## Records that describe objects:
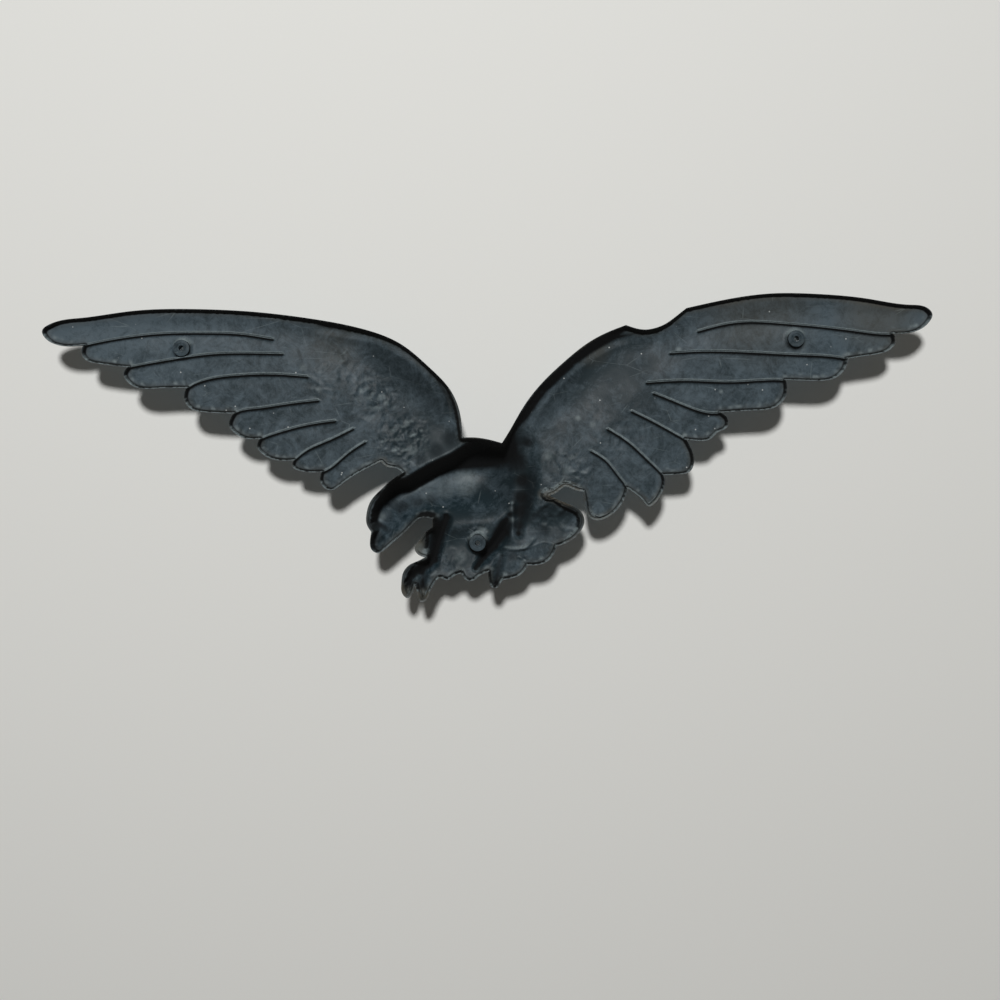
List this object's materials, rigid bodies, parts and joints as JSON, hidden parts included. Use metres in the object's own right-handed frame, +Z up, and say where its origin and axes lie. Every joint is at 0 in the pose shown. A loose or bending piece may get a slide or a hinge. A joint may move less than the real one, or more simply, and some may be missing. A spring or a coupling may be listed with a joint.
{
  "type": "eagle wall plaque",
  "caption": "Hollow moulded plaque of an eagle in flight with spread wings, raised feather lines, an open back with a thin rim, and posts with screw holes for hanging on a wall.",
  "frame": {"origin": "where the axis of the body's screw hole meets the wall plane, which is the plane of the rim", "axes": "+X to the right as the front is seen (towards the wing above the head), +Y into the wall, +Z up"},
  "size_m": [0.6101, 0.0366, 0.2117],
  "materials": {
    "black_plastic": "semi-matte moulded plastic, dusty and lightly scratched"
  },
  "bodies": {
    "root": {"right_wing": "black_plastic", "right_wing_screw_post": "black_plastic", "left_wing": "black_plastic", "left_wing_screw_post": "black_plastic", "body": "black_plastic", "body_screw_post": "black_plastic", "head": "black_plastic", "front_leg": "black_plastic", "rear_leg": "black_plastic", "tail": "black_plastic"}
  },
  "joints": []
}
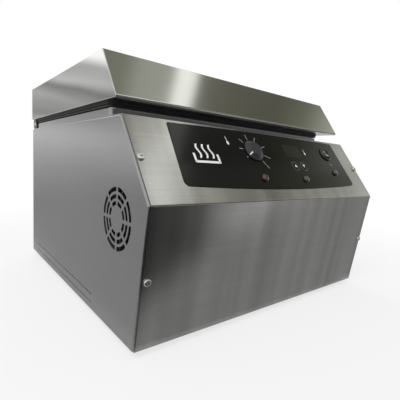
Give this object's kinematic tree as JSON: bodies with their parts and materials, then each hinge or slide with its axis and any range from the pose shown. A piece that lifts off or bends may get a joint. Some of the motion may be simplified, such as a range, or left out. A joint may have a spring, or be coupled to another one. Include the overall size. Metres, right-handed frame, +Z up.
{
  "type": "laboratory heated bath",
  "caption": "Bench-top heated laboratory bath: sheet-steel cabinet with a sloped control panel, side fan grille, insulated well and a rear-hinged insulated lid.",
  "frame": {"origin": "bottom centre of the whole object's bounding box, on the surface the feet stand on", "axes": "+X right seen from the front, front faces -Y, +Z up"},
  "size_m": [0.421, 0.4732, 0.3132],
  "materials": {
    "brushed_side": "satin brushed stainless sheet, fine horizontal grain",
    "brushed_front": "brushed stainless sheet, fine vertical streaks",
    "polished_lid": "finely polished stainless sheet",
    "well_steel": "drawn stainless tank, satin",
    "plated_steel": "zinc plated steel sheet",
    "screw_steel": "bright nickel plated",
    "hinge_steel": "satin grey hinge",
    "overlay_black": "gloss black printed film",
    "knob_black": "satin black moulded plastic",
    "switch_black": "black moulded plastic",
    "print_white": "white inlay",
    "ring_grey": "grey ring",
    "window_smoke": "smoked clear window",
    "lens_amber": "amber red lens",
    "lens_grey": "grey lens",
    "lens_dark": "dark lens",
    "gasket_black": "matt black silicone",
    "foot_rubber": "matt black rubber",
    "insulation": "mineral wool block",
    "lid_foam": "rigid foam",
    "heater_red": "silicone rubber mat",
    "board_green": "printed circuit board",
    "part_black": "black component bodies",
    "part_grey": "grey moulded body",
    "transformer": "varnished core and yellow tape",
    "brass": "plain brass"
  },
  "bodies": {
    "cabinet": {"base_pan": "plated_steel", "base_screws": "screw_steel", "board_parts": "part_black", "board_posts": "brass", "control_overlay": "overlay_black", "controller_board": "board_green", "display_module": "part_black", "display_window": "window_smoke", "fan_frame": "part_black", "fan_studs": "screw_steel", "feet": "foot_rubber", "foot_screws": "screw_steel", "front_panel": "brushed_front", "front_screws": "screw_steel", "fuse_holder": "switch_black", "heater_mat": "heater_red", "heater_relay": "part_grey", "heating_lamp": "lens_grey", "hinge_base_leaves": "hinge_steel", "hinge_base_screws": "screw_steel", "hinge_pins": "screw_steel", "inlet_pins": "brass", "key_rings": "ring_grey", "key_switches": "part_black", "left_side_panel": "brushed_side", "limit_lamp": "lens_amber", "limit_probe": "screw_steel", "limit_thermostat": "part_grey", "lock_nuts": "screw_steel", "module_screws": "screw_steel", "power_inlet": "switch_black", "power_lamp": "lens_dark", "rear_panel": "brushed_side", "rear_screws": "screw_steel", "right_side_panel": "brushed_side", "rim_collar": "brushed_side", "rocker_housing": "switch_black", "supply_board": "board_green", "supply_capacitors": "part_black", "supply_posts": "brass", "supply_transformer": "transformer", "support_rails": "plated_steel", "temperature_probe": "screw_steel", "terminal_block": "part_grey", "top_deck": "brushed_side", "well": "well_steel", "well_insulation": "insulation"},
    "lid": {"lid_shell": "polished_lid", "lid_liner": "well_steel", "lid_insulation": "lid_foam", "lid_gasket": "gasket_black", "hinge_lid_leaves": "hinge_steel", "hinge_lid_screws": "screw_steel"},
    "knob": {"limit_knob": "knob_black", "knob_pointer": "print_white", "thermostat_shaft": "screw_steel"},
    "key_up": {"up_key": "overlay_black"},
    "key_down": {"down_key": "overlay_black"},
    "rocker": {"power_rocker": "switch_black"},
    "fan": {"fan_rotor": "part_black"}
  },
  "joints": [
    {"name": "lid_hinge", "type": "hinge", "parent": "cabinet", "child": "lid", "pos_m": [0, 0.22555, 0.2516], "axis": [-1, 0, 0], "range_deg": [0, 100]},
    {"name": "knob_turn", "type": "hinge", "parent": "cabinet", "child": "knob", "pos_m": [-0.0372, -0.19419, 0.21392], "axis": [0, 0.8046, -0.5939], "range_deg": [0, 270]},
    {"name": "up_key_press", "type": "slide", "parent": "cabinet", "child": "key_up", "axis": [0, 0.8046, -0.5939], "range_m": [0, 0.0006], "stiffness_N_per_m": 800},
    {"name": "down_key_press", "type": "slide", "parent": "cabinet", "child": "key_down", "axis": [0, 0.8046, -0.5939], "range_m": [0, 0.0006], "stiffness_N_per_m": 800},
    {"name": "rocker_tilt", "type": "hinge", "parent": "cabinet", "child": "rocker", "pos_m": [0.1342, -0.18884, 0.2178], "axis": [1, 0, 0], "range_deg": [0, 16]},
    {"name": "fan_spin", "type": "hinge", "parent": "cabinet", "child": "fan", "pos_m": [-0.2, -0.17075, 0.1335], "axis": [1, 0, 0], "continuous": true}
  ]
}
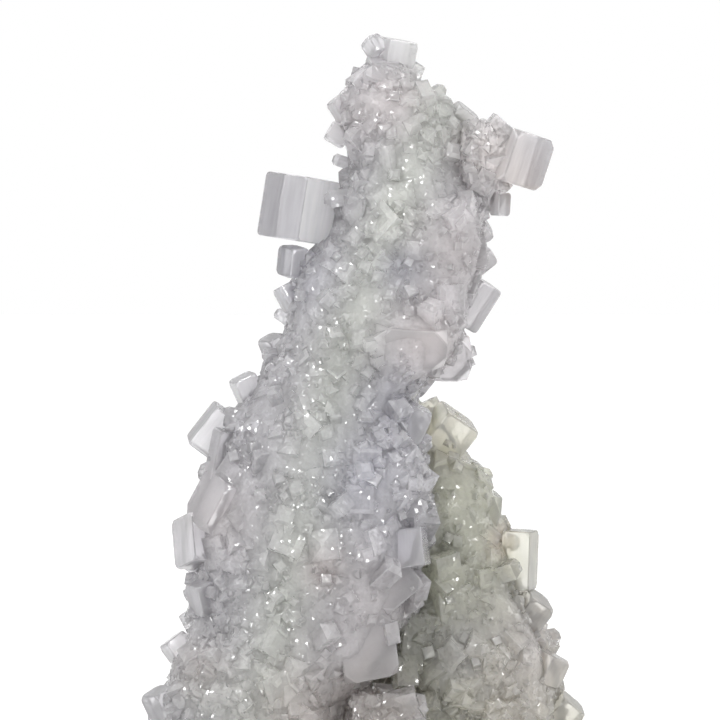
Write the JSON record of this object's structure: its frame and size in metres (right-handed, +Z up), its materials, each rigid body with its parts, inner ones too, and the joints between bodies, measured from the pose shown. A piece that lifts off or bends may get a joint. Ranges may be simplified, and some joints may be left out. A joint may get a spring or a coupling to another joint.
{
  "type": "apophyllite",
  "caption": "Apophyllite crystal cluster: a tall leaning spire and a shorter one behind it, crusted with blocky square crystals, cut flat at the foot.",
  "frame": {"origin": "on the flat foot, under the middle of the cluster", "axes": "+Z up along the spires, +X to the right as the tall spire is seen in front of the short one, +Y away from that view"},
  "size_m": [0.0585, 0.0384, 0.0963],
  "materials": {
    "clear_crystal": "milky and vitreous, colourless with a faint sage and lavender cast",
    "olive_crystal": "milky and vitreous, faint olive green"
  },
  "bodies": {
    "root": {"tall_spire": "clear_crystal", "short_spire": "olive_crystal"}
  },
  "joints": []
}
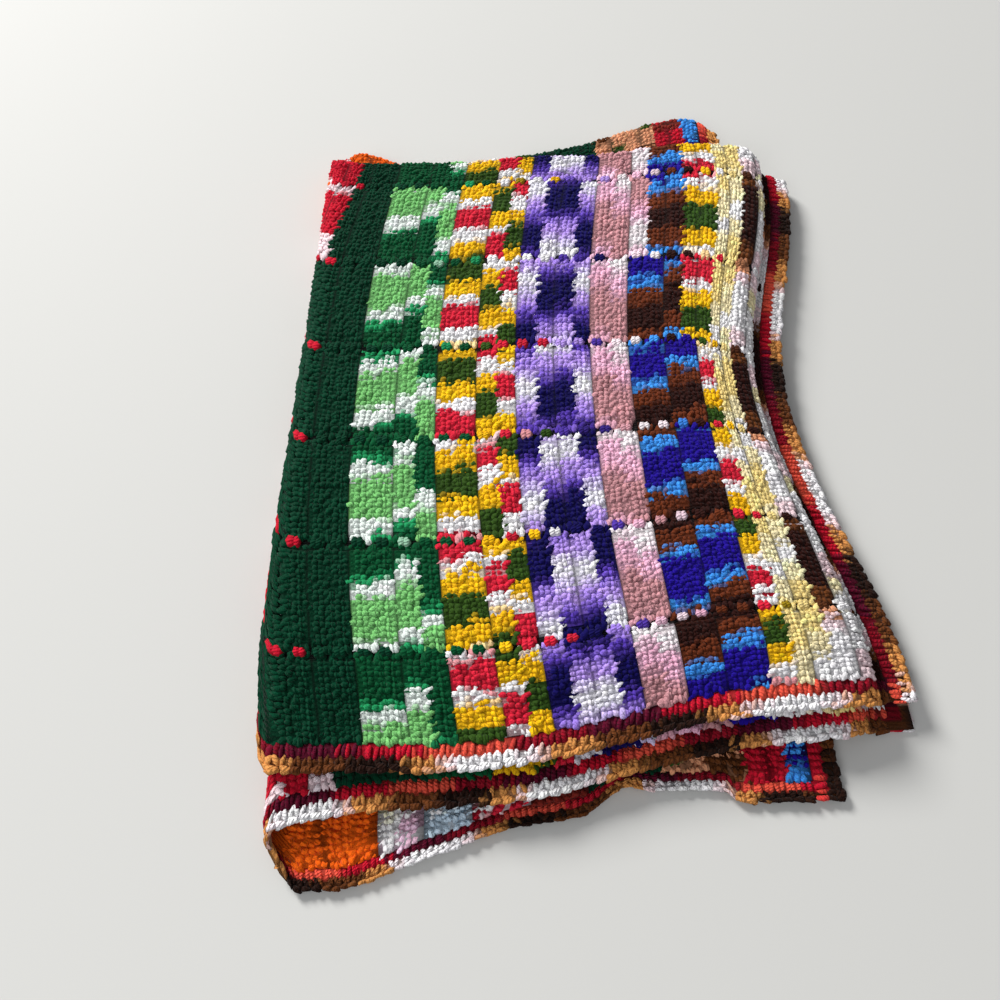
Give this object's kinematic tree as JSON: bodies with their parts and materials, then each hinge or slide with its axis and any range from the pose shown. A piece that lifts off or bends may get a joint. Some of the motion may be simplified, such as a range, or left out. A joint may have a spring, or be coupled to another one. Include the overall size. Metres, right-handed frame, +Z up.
{
  "type": "granny square blanket",
  "caption": "Folded crocheted blanket of joined striped squares with a crocheted border, lying flat in four layers, to lay over a lap, bed or chair.",
  "frame": {"origin": "middle of the folded blanket's outline, on the surface it lies on", "axes": "+Z up, through the layers; +Y to the back fold; +X to the right, away from the left fold"},
  "size_m": [0.4256, 0.6822, 0.0404],
  "materials": {
    "square_yarn": "matt, slightly fuzzy acrylic yarn in double crochet, striped in many colours",
    "border_yarn": "matt, slightly fuzzy acrylic yarn in single crochet, running from red through brown to white"
  },
  "bodies": {
    "root": {"squares": "square_yarn", "border": "border_yarn"}
  },
  "joints": []
}
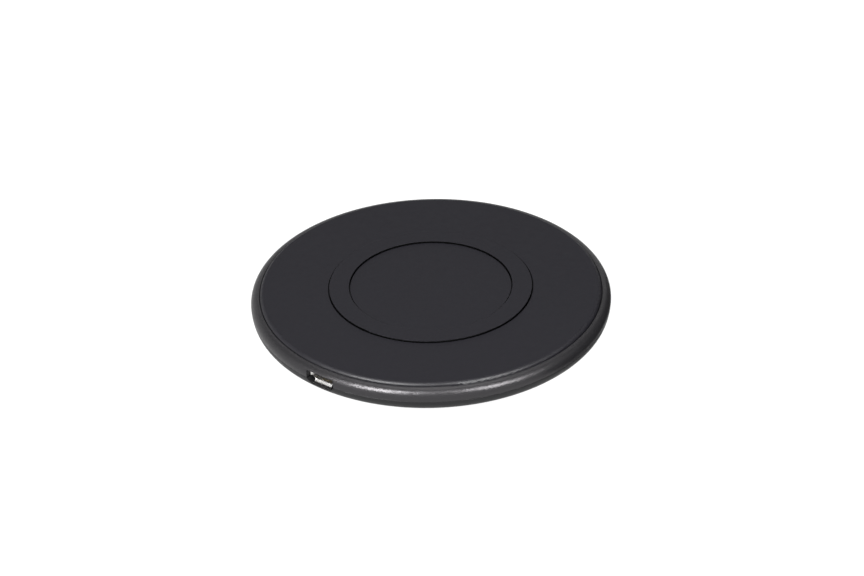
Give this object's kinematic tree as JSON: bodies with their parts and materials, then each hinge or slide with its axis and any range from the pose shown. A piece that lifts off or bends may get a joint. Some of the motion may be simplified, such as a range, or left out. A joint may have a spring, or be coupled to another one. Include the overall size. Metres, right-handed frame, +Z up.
{
  "type": "wireless charging pad",
  "caption": "Thin round wireless charging pad with a raised grip ring, metallic rim and micro-USB inlet.",
  "frame": {"origin": "centre of the disc, on the surface the feet stand on", "axes": "+Z up out of the charging surface; -Y out of the micro-USB inlet; +Y out of the indicator light"},
  "size_m": [0.1, 0.0998, 0.0087],
  "materials": {
    "soft_touch_black": "matte soft-touch black with a very fine grain",
    "grip_silicone": "matte black silicone",
    "adhesive_film": "thin adhesive film",
    "rim_paint": "dark grey metallic paint with fine sparkle",
    "case_black": "fine-textured black moulding",
    "foot_rubber": "matte black rubber",
    "screw_steel": "black-zinc plated steel",
    "label_film": "blank silver-grey label",
    "shell_steel": "bright nickel-plated steel sheet",
    "insulator_black": "moulded insulator",
    "contact_gold": "gold-plated contacts",
    "board_green": "green solder mask on glass-fibre board",
    "carrier_plastic": "natural white moulding",
    "ferrite": "sintered dark grey ferrite",
    "coil_copper": "enamelled stranded copper wire",
    "bead_glass": "glass bead sensor on plated legs",
    "chip_black": "moulded package on tinned leads",
    "capacitor_ceramic": "ceramic body with tinned ends",
    "resistor_black": "black film on ceramic with tinned ends",
    "fuse_ceramic": "white ceramic with tinned ends",
    "inductor_ferrite": "shielded ferrite block",
    "crystal_metal": "metal-lidded crystal",
    "led_lens": "epoxy lens",
    "guide_clear": "clear acrylic"
  },
  "bodies": {
    "root": {"top_cover": "soft_touch_black", "grip_ring": "grip_silicone", "cover_tape": "adhesive_film", "rim_housing": "rim_paint", "bottom_cover": "case_black", "rubber_feet": "foot_rubber", "housing_screws": "screw_steel", "rating_label": "label_film", "usb_shell": "shell_steel", "usb_insulator": "insulator_black", "usb_contacts": "contact_gold", "main_board": "board_green", "coil_carrier": "carrier_plastic", "ferrite_disc": "ferrite", "coil_tape": "adhesive_film", "charging_coil": "coil_copper", "coil_leads": "coil_copper", "thermistor": "bead_glass", "controller_chip": "chip_black", "power_transistors": "chip_black", "resonant_capacitors": "capacitor_ceramic", "smoothing_capacitors": "capacitor_ceramic", "sense_resistor": "resistor_black", "chip_resistors": "resistor_black", "chip_capacitors": "capacitor_ceramic", "input_fuse": "fuse_ceramic", "power_inductor": "inductor_ferrite", "crystal": "crystal_metal", "surge_diode": "chip_black", "status_leds": "led_lens", "light_guide": "guide_clear"}
  },
  "joints": []
}
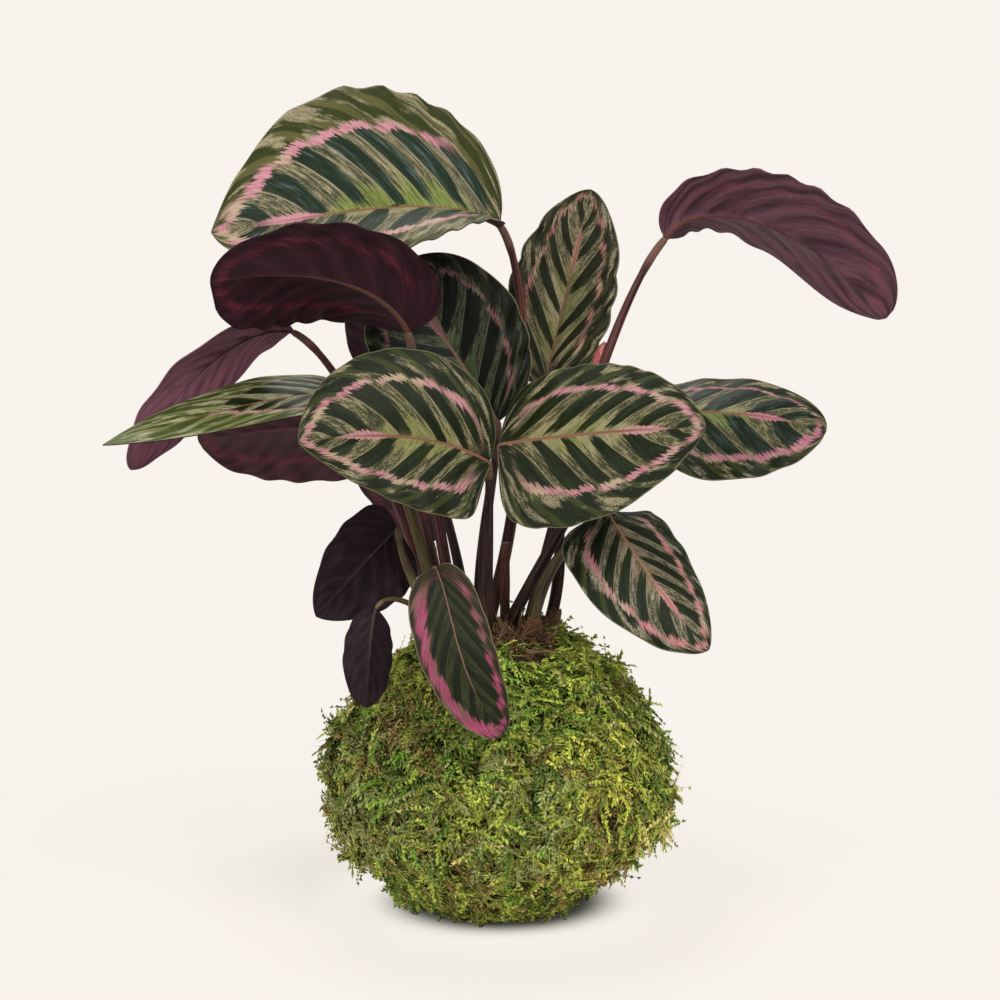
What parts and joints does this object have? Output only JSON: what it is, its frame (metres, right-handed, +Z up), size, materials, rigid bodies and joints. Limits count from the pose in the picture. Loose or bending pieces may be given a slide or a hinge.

## TASK GOAL:
Show each line of the data that contains the string "body".

## WRITTEN RESPONSE:
  "frame": {"origin": "where the axis of the body's screw hole meets the wall plane, which is the plane of the rim", "axes": "+X to the right as the front is seen (towards the wing above the head), +Y into the wall, +Z up"},
    "root": {"right_wing": "black_plastic", "right_wing_screw_post": "black_plastic", "left_wing": "black_plastic", "left_wing_screw_post": "black_plastic", "body": "black_plastic", "body_screw_post": "black_plastic", "head": "black_plastic", "front_leg": "black_plastic", "rear_leg": "black_plastic", "tail": "black_plastic"}
    "part_grey": "grey moulded body",
Write the JSON record of this object's structure: its frame and size in metres (right-handed, +Z up), its materials, each rigid body with its parts, inner ones too, and the joints between bodies, measured from the pose shown. A piece that lifts off or bends may get a joint. Ranges may be simplified, and some joints may be left out. A joint may get a spring or a coupling to another joint.
    "capacitor_ceramic": "ceramic body with tinned ends",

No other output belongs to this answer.